Heute vor 30 Jahren: 120.000 in Leipzig

Die Feiern zum 40. Jahrestag der DDR waren gut eine Woche her, als immer mehr Landeskinder der Meinung waren, daß es der letzte Geburtstag gewesen sein sollte. Am 9. Oktober waren 70.000 Sachsen aufmarschiert, am 16.10. waren es schon 120.000. Die Sprechchöre hallten von den Fassaden der engen beidseits bebauten Straßen wieder, insbesondere vor Erreichen des Rings. So einen Krach kann man sich nicht vorstellen, das muß man mal gehört haben. Wie Wellen des Geschreis von hinten anrollen, anschwellen, über einen hinweggehen und vorne verebben, während von hinten schon wieder der nächste Slogan skandiert wird. „Wir sind das Volk“, „Reisefrei bis Schanghai“ und „Neues Forum zulassen“ waren Mitte Oktober die beliebtesten Slogans.

Der Demonstrationstourismus hatte begonnen. Mit Trabbi und Eisenbahn fuhren Interessierte nach Leipzig. Bei den vorigen Demos waren von der Partei sogenannte „Kampfgruppen der Arbeiterklasse“ aus umliegenden Städten eingesetzt worden. Sie hatten beim Zusehen Geschmack an der Sache gefunden, berichteten in ihren Orten von den Leipziger Ungeheurlichkeiten und kamen eine Woche später mit neugieriger und unternehmenslustiger Verstärkung wieder, allerdings als Demonstranten.

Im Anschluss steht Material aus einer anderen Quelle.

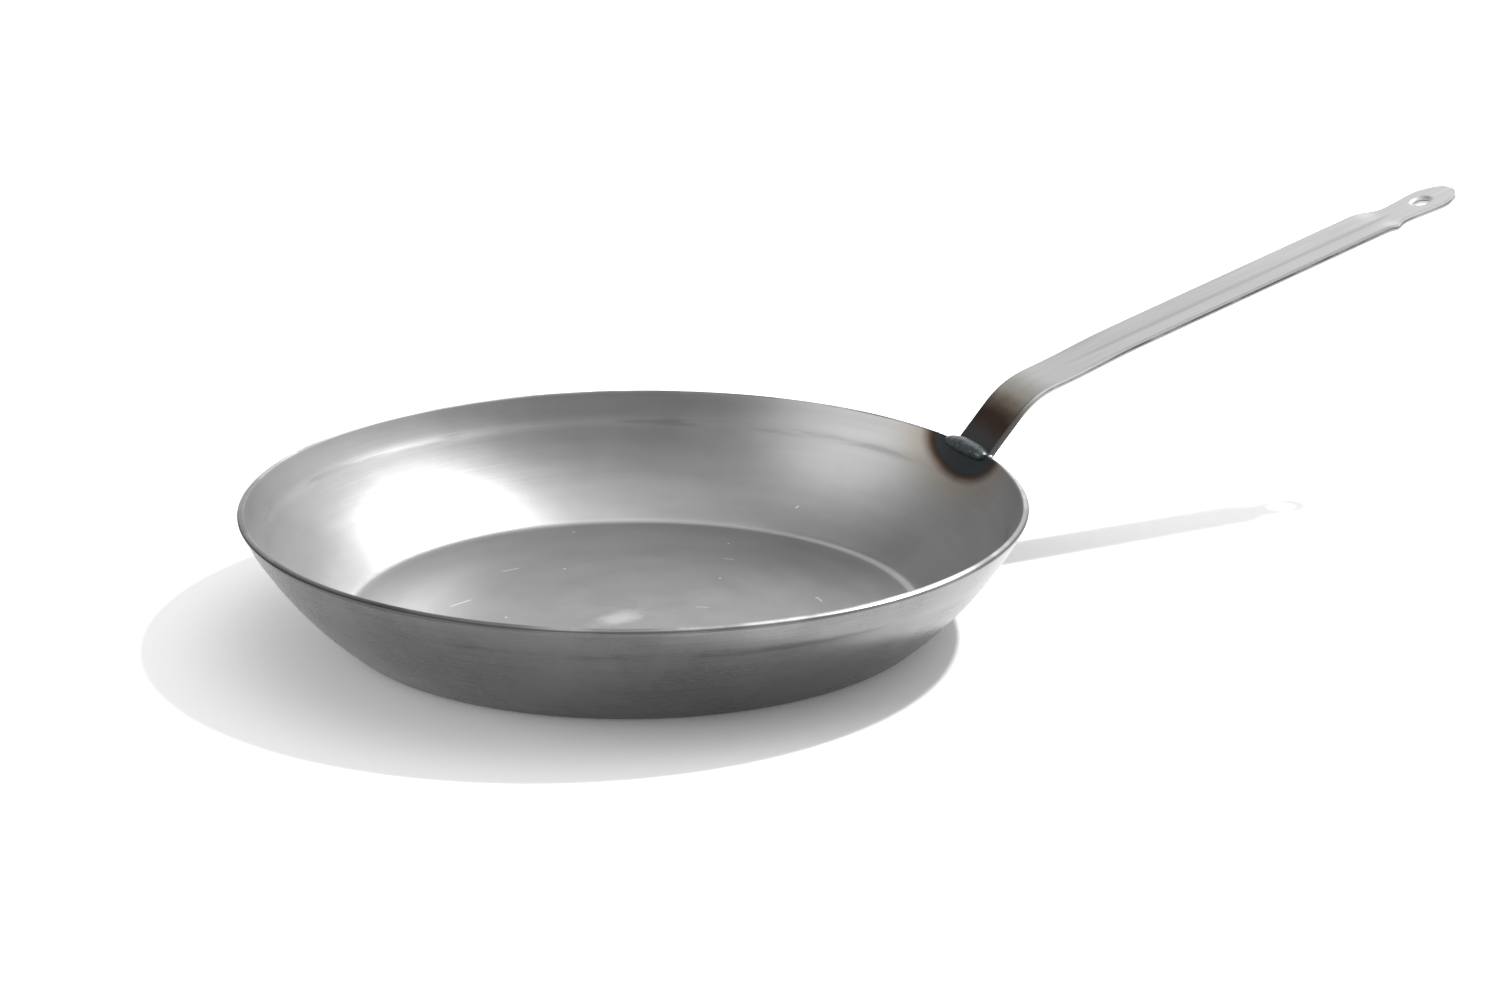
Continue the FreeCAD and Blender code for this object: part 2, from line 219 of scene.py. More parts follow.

Ausgerechnet Arbeiter in Uniformen zu stecken, um das System zu retten, war eine interessante Idee. Die Studenten der Staatswissenschaft und der pädagogischen Schulen blieben bis zum Schluß bei der Fahne, auch Oberschüler ließen sich teilweise im Winter 89/90 von der Partei noch mobilisieren. In den Produktionsbetrieben gärte es dagegen schon seit Mitte der 80er Jahre. Im Mai 1986 wurden Kampfgruppen auf der Westautobahn zum Waschen von Autoreifen eingesetzt, wobei schon damals nur rumgemault wurde. Im Winter 1989 zog die Partei die Notbremse und löste die unzuverlässig gewordenen Einheiten auf.